Utang pada BPD akhirnya beres. Tapi sebagai gantinya, Kosuma berutang
pada PT. Angkasa Pura. Namun memang utang pada PT. Angkasa Pura
ini terbilang lebih "ringan" daripada berutang pada
BPD. Sebab selain waktu pembayaran yang relatif lebih lama, bunga
yang dikenakan juga tidak terlalu besar.
Meski bus tinggal dua buah, Kosuma tetap berani menekukan bisnis
perjalanan. Masih di tahun 1999, Kosuma menjalin kerjasama dengan
PT. Pahala Kencana untuk pengadaan jalur kampus Pleburan-Tembalang.

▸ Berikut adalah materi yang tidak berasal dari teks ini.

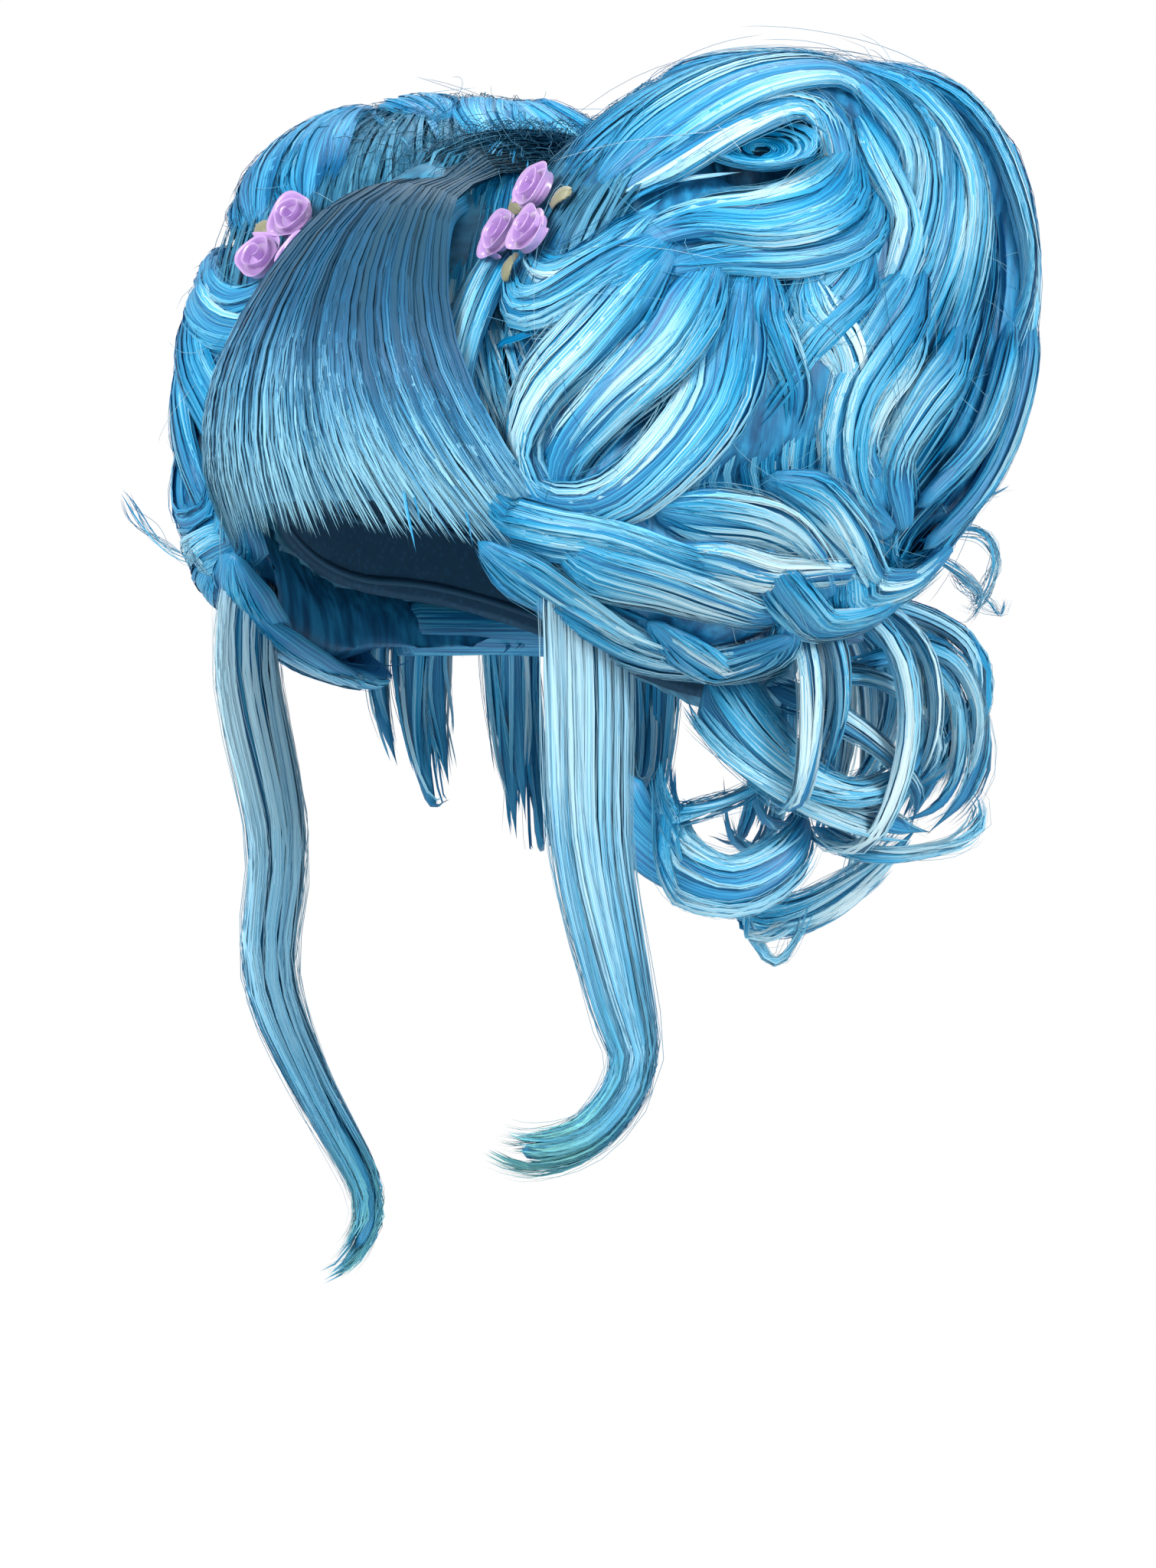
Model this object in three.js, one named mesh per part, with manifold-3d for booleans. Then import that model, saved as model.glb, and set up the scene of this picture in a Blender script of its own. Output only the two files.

Kontrak sudah ditandatangani. Salah satu kesepakatan yang diambil
dalam surat perjanjian tersebut adalah dikhususkannya sebuah lahan
di samping bengkel mahasiswa Teknik Mesin (Undip Tembalang) sebagai
garasi bus Kosuma dan PT. Pahala Kencana. Untuk kesepakatan itu,
PT. Pahala Kencana mengucurkan dana sebesar sejumlah Rp 175 -
250 juta. Namun seperti yang bisa kita lihat, program tersebut
tidak rjalan. Entah bagaimana nasib kerjasama Kosuma - PT. Pahala
Kencana itu.
Kecuali utang, masalah keuangan lain yang juga dialami Kosuma
adalah penggelapan. Dalam arsip yang disimpan sendiri oleh Pembantu
Rektor III, tercatat satu item bantuan sejumlah Rp 20 juta. Bantuan
tersebut dikucurkan oleh Menteri Koperasi -saat itu- Bustanul
Arifin sebagai dana pengembangan koperasi mahasiswa. Kosuma Undip
adalah salah satu koperasi mahasiswa yang terpilih mendapatkan
bantuan. Sayangnya, bantuan yang semestinya dialokasikan untuk
pengembangan Kosuma tersebut raib entah kemana.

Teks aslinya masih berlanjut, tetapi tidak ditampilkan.